- [Written exercise]: Please write out the complete listing that follows, exactly as it reads.
-- start of Data --
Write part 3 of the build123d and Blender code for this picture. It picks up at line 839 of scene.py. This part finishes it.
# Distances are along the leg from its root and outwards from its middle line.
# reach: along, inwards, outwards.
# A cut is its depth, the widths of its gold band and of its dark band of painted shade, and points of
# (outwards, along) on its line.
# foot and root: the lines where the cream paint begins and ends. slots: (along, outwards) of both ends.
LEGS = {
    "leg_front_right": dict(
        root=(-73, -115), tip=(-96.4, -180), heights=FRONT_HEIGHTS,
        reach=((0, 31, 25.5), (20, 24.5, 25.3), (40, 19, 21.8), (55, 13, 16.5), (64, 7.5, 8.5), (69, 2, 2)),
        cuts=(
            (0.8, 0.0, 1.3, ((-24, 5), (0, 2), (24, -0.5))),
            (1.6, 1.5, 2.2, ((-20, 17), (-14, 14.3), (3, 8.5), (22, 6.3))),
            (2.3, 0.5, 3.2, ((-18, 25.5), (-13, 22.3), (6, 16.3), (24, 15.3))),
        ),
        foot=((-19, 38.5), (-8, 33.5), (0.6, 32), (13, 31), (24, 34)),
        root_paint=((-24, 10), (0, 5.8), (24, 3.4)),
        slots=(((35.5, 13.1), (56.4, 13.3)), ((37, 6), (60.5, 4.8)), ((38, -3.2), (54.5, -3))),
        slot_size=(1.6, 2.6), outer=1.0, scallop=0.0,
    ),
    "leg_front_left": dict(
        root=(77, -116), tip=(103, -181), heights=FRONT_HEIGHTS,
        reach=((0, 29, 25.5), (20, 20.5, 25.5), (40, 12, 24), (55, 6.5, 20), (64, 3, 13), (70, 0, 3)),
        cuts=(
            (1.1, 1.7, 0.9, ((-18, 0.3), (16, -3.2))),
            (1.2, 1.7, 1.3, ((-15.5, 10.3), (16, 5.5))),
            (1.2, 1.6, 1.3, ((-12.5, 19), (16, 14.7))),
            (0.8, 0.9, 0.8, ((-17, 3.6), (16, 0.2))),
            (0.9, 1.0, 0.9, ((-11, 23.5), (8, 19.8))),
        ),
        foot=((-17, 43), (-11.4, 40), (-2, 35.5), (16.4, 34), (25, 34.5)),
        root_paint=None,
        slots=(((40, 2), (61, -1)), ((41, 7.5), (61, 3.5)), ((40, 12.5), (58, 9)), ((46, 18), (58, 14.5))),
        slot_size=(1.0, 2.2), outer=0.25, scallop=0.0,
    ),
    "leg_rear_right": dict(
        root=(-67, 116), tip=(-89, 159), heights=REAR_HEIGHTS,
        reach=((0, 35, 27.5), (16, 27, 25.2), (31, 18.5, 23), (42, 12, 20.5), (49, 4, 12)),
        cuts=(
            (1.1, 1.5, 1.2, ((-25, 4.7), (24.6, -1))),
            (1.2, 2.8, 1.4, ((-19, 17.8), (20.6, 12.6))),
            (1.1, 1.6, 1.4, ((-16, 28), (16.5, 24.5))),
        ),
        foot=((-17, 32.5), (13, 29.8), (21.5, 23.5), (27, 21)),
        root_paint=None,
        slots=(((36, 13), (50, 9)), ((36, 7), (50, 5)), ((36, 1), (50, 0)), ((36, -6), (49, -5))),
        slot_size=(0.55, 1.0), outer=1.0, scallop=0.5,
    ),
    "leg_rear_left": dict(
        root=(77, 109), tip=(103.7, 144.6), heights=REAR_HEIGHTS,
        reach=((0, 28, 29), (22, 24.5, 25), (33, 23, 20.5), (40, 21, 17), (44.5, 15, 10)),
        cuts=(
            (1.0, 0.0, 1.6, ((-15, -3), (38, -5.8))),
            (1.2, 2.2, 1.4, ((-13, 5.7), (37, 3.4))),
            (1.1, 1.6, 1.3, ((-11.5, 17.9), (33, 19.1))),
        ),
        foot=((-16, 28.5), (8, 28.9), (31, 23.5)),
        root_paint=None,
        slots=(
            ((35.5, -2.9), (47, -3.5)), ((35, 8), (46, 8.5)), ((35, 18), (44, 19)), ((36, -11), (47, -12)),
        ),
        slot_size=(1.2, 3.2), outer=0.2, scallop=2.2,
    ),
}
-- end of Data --
- [Solution]:
Write part 3 of the build123d and Blender code for this picture. It picks up at line 839 of scene.py. This part finishes it.
# Distances are along the leg from its root and outwards from its middle line.
# reach: along, inwards, outwards.
# A cut is its depth, the widths of its gold band and of its dark band of painted shade, and points of
# (outwards, along) on its line.
# foot and root: the lines where the cream paint begins and ends. slots: (along, outwards) of both ends.
LEGS = {
    "leg_front_right": dict(
        root=(-73, -115), tip=(-96.4, -180), heights=FRONT_HEIGHTS,
        reach=((0, 31, 25.5), (20, 24.5, 25.3), (40, 19, 21.8), (55, 13, 16.5), (64, 7.5, 8.5), (69, 2, 2)),
        cuts=(
            (0.8, 0.0, 1.3, ((-24, 5), (0, 2), (24, -0.5))),
            (1.6, 1.5, 2.2, ((-20, 17), (-14, 14.3), (3, 8.5), (22, 6.3))),
            (2.3, 0.5, 3.2, ((-18, 25.5), (-13, 22.3), (6, 16.3), (24, 15.3))),
        ),
        foot=((-19, 38.5), (-8, 33.5), (0.6, 32), (13, 31), (24, 34)),
        root_paint=((-24, 10), (0, 5.8), (24, 3.4)),
        slots=(((35.5, 13.1), (56.4, 13.3)), ((37, 6), (60.5, 4.8)), ((38, -3.2), (54.5, -3))),
        slot_size=(1.6, 2.6), outer=1.0, scallop=0.0,
    ),
    "leg_front_left": dict(
        root=(77, -116), tip=(103, -181), heights=FRONT_HEIGHTS,
        reach=((0, 29, 25.5), (20, 20.5, 25.5), (40, 12, 24), (55, 6.5, 20), (64, 3, 13), (70, 0, 3)),
        cuts=(
            (1.1, 1.7, 0.9, ((-18, 0.3), (16, -3.2))),
            (1.2, 1.7, 1.3, ((-15.5, 10.3), (16, 5.5))),
            (1.2, 1.6, 1.3, ((-12.5, 19), (16, 14.7))),
            (0.8, 0.9, 0.8, ((-17, 3.6), (16, 0.2))),
            (0.9, 1.0, 0.9, ((-11, 23.5), (8, 19.8))),
        ),
        foot=((-17, 43), (-11.4, 40), (-2, 35.5), (16.4, 34), (25, 34.5)),
        root_paint=None,
        slots=(((40, 2), (61, -1)), ((41, 7.5), (61, 3.5)), ((40, 12.5), (58, 9)), ((46, 18), (58, 14.5))),
        slot_size=(1.0, 2.2), outer=0.25, scallop=0.0,
    ),
    "leg_rear_right": dict(
        root=(-67, 116), tip=(-89, 159), heights=REAR_HEIGHTS,
        reach=((0, 35, 27.5), (16, 27, 25.2), (31, 18.5, 23), (42, 12, 20.5), (49, 4, 12)),
        cuts=(
            (1.1, 1.5, 1.2, ((-25, 4.7), (24.6, -1))),
            (1.2, 2.8, 1.4, ((-19, 17.8), (20.6, 12.6))),
            (1.1, 1.6, 1.4, ((-16, 28), (16.5, 24.5))),
        ),
        foot=((-17, 32.5), (13, 29.8), (21.5, 23.5), (27, 21)),
        root_paint=None,
        slots=(((36, 13), (50, 9)), ((36, 7), (50, 5)), ((36, 1), (50, 0)), ((36, -6), (49, -5))),
        slot_size=(0.55, 1.0), outer=1.0, scallop=0.5,
    ),
    "leg_rear_left": dict(
        root=(77, 109), tip=(103.7, 144.6), heights=REAR_HEIGHTS,
        reach=((0, 28, 29), (22, 24.5, 25), (33, 23, 20.5), (40, 21, 17), (44.5, 15, 10)),
        cuts=(
            (1.0, 0.0, 1.6, ((-15, -3), (38, -5.8))),
            (1.2, 2.2, 1.4, ((-13, 5.7), (37, 3.4))),
            (1.1, 1.6, 1.3, ((-11.5, 17.9), (33, 19.1))),
        ),
        foot=((-16, 28.5), (8, 28.9), (31, 23.5)),
        root_paint=None,
        slots=(
            ((35.5, -2.9), (47, -3.5)), ((35, 8), (46, 8.5)), ((35, 18), (44, 19)), ((36, -11), (47, -12)),
        ),
        slot_size=(1.2, 3.2), outer=0.2, scallop=2.2,
    ),
}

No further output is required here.